Meridian’s scale suits both small apartments and larger homes. The dressers feature drawers of varying depths, each lined with linen. Horizontal rails frame the drawer faces, drawing the eye to the wood’s natural grain. Cast iron drawer pulls complement the exposed bolts. “There’s no hiding anything here,” June says. “You see the bolts. You see the wood.”

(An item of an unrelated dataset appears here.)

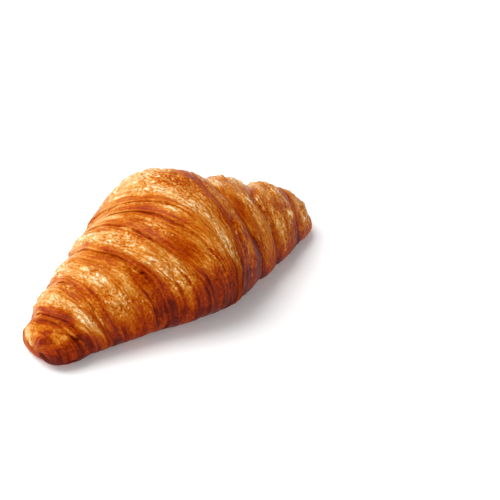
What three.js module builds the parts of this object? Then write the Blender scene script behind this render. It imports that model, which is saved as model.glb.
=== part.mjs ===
// A whole butter croissant. One triangle of layered dough is rolled up from its wide side and
// baked, so the finished thing is one solid: a stout middle, two tapering ends, a flat base, and
// the edges of the rolled dough winding round each half as low steps that face the ends.
//
// Units are millimetres and +Z is up. The croissant lies along X with its base on Z = 0, and the
// origin is the middle of the base of its bounding box.

import * as THREE from 'three';
import { mergeVertices } from 'three/addons/utils/BufferGeometryUtils.js';

// Driving dimensions.
const LENGTH = 172; // from end to end
const WIDTH = 87; // across the middle
const HEIGHT = 63; // from the base to the top of the middle
const TAPER = 0.78; // share of the girth lost for each half length from the middle
const MIDDLE_ROUNDING = 0.12; // half length of the rounded middle, as a share of the half length
const NEAR_BLUNTNESS = 24; // for the end at -X: a higher power makes a blunter end
const FAR_BLUNTNESS = 14; // for the end at +X
const FOOT_BLUNTNESS = 44; // for both ends, low down, where they stand on the tray
const BELLY = 0.42; // level of the widest line, as a share of the local height
const FOOT_POWER = 2.8; // above 2 the lower flanks turn in late, over a broad foot
const END_LIFT = 1.5; // how far the baked ends curl up from the tray
const FOOT_CUT = 1.2; // the lowest dough, pressed flat by its own weight
const NEAR_BEND = 1.5; // how far the end at -X bends towards -Y
const BEND_START = 40; // where that bend starts, from the middle
const WAIST = 2.4; // how far the side towards -Y is drawn in, where the bend starts
const WAIST_LENGTH = 24; // over how much of the length
const VALLEY_SLOPE = 5.5; // the length over which the surface sinks into a valley between two rolls
const STEP_WIDTH = 1.6; // the length over which the surface drops at a dough edge
const STEP_FILL = 6; // the length over which it swells up again towards the end
const STEP_CROWN = 5; // the length of the swelling behind a dough edge
const CROWN_SHARE = 0.4; // height of that swelling, as a share of the step

// How finely the surface is divided.
const RING_SPACING = 2.2; // along the length
const END_RINGS = 10; // on each rounded end
const SECTORS = 48; // round the girth

// The dough edges, in order along X. `valley` is how far the surface sinks between the two rolls,
// `step` is the height of the edge, and `faces` is the end that the step looks at: -1 or 1 along X.
// `course` says where the edge runs round the roll: its places along X at each of COURSE_TURNS.
const COURSE_TURNS = [-60, 0, 60, 120]; // degrees from the ridge, towards -Y
const DOUGH_EDGES = [
  { valley: 1.8, step: 1.4, faces: -1, course: [-80, -77.5, -69.5, -64] },
  { valley: 1.5, step: 1.3, faces: -1, course: [-66, -62.5, -60.5, -54] },
  { valley: 2.2, step: 1.6, faces: -1, course: [-47.5, -44, -34, -29] },
  { valley: 1.2, step: 1.5, faces: -1, course: [-39, -29.5, -18, -9.5] },
  { valley: 1, step: 1.5, faces: -1, course: [-35, -20, -5.5, 1] },
  { valley: 0.7, step: 1.4, faces: 1, course: [21, 12.5, 7, 9.5] },
  { valley: 3.4, step: 1.5, faces: 1, course: [37, 24.5, 24, 27.5] },
  { valley: 3.2, step: 1.4, faces: 1, course: [62, 49.5, 41.5, 42] },
  { valley: 2, step: 1.3, faces: 1, course: [75, 73, 65.5, 63.5] },
];

const HALF_LENGTH = LENGTH / 2;
const HALF_TURN = Math.PI;
const QUARTER_TURN = Math.PI / 2;

// Place along X of a dough edge, at a turn from the ridge: straight from mark to mark of its course.
function coursePlace(course, turn) {
  const [first] = COURSE_TURNS;
  const marks = [...COURSE_TURNS, first + 360];
  const turned = THREE.MathUtils.euclideanModulo(turn - first, 360) + first;
  const next = marks.findIndex((mark) => mark > turned);
  const before = course[next - 1];
  const after = course[next % course.length];
  return THREE.MathUtils.mapLinear(turned, marks[next - 1], marks[next], before, after);
}

// Places along X of all the dough edges and of both ends, at a turn from the ridge. The mean of a
// few turns rounds off the corners of each course.
function edgePlaces(turn) {
  const edges = DOUGH_EDGES.map(({ course }) => {
    const near = [-16, -8, 0, 8, 16].map((more) => coursePlace(course, turn + more));
    return near.reduce((sum, place) => sum + place, 0) / near.length;
  });
  return [-HALF_LENGTH, ...edges, HALF_LENGTH];
}

const RIDGE_PLACES = edgePlaces(0);

// Places along the ridge for the rings of the surface: two at every dough edge, at the top and the
// foot of its step, evenly spaced ones between, and closer ones on the rounded ends.
function ringPlaces() {
  const marks = DOUGH_EDGES.flatMap(({ faces }, edge) => {
    const top = RIDGE_PLACES[edge + 1];
    return [top, top + faces * STEP_WIDTH];
  });
  marks.sort((a, b) => a - b);
  const places = [];
  for (let ring = 0; ring < END_RINGS; ring += 1) {
    const reach = 1 - Math.cos((ring / END_RINGS) * QUARTER_TURN);
    places.push(THREE.MathUtils.lerp(-HALF_LENGTH, marks[0], reach));
  }
  for (let mark = 0; mark < marks.length - 1; mark += 1) {
    const pieces = Math.max(1, Math.round((marks[mark + 1] - marks[mark]) / RING_SPACING));
    for (let piece = 0; piece < pieces; piece += 1) {
      places.push(THREE.MathUtils.lerp(marks[mark], marks[mark + 1], piece / pieces));
    }
  }
  for (let ring = END_RINGS; ring >= 0; ring -= 1) {
    const reach = 1 - Math.cos((ring / END_RINGS) * QUARTER_TURN);
    places.push(THREE.MathUtils.lerp(HALF_LENGTH, marks[marks.length - 1], reach));
  }
  return places;
}

// Where a ring lies along X at a turn from the ridge: it follows the dough edges on both its sides.
function alongRing(place, turn) {
  const next = Math.max(1, RIDGE_PLACES.findIndex((ridge) => ridge >= place));
  const places = edgePlaces(turn);
  const [ridgeBefore, ridgeAfter] = RIDGE_PLACES.slice(next - 1, next + 1);
  return THREE.MathUtils.mapLinear(place, ridgeBefore, ridgeAfter, places[next - 1], places[next]);
}

// Share of the full girth that the taper leaves, at a distance along X.
function taperShare(x) {
  const reach = Math.abs(x) / HALF_LENGTH;
  return 1 - TAPER * (Math.hypot(reach, MIDDLE_ROUNDING) - MIDDLE_ROUNDING);
}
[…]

June also works with a fourth-generation family mill to ensure transparent sourcing. All finishes are plant-based and VOC-free. Upholstered pieces use organic latex and natural fibers.
What Comes Next
Loose Parts’ studio is located at 388 Main Street in Catskill. The Meridian Collection is made to order, with a lead time of 8 to 10 weeks. The Seven-Drawer Dresser is $7,800, the Three-Drawer Dresser is $4,600, and the Nightstand is $3,600. Pieces are available through the website Loose.parts and select New York retailers.
The Meridian Collection serves as the jumping-off point for a Loose Parts kitchen furniture line planning to launch on October 16. Like Meridian, the kitchen pieces will feature solid wood, exposed joinery, no adhesives, and modular, freestanding units designed to be disassembled and moved easily.

Photo by Black & Steil
“I feel like kitchens sometimes look like they’re not part of the house,” June says. “They have a very built-in look at times. I want to play around with what a kitchen can look like. Can it feel like another room in the house, with the same character as the furniture in the other rooms?”
With her modular kitchen line on the horizon, June continues to explore how furniture can shape—and shift—our experience of home: “The act of making reveals something greater than the original idea itself,” she says.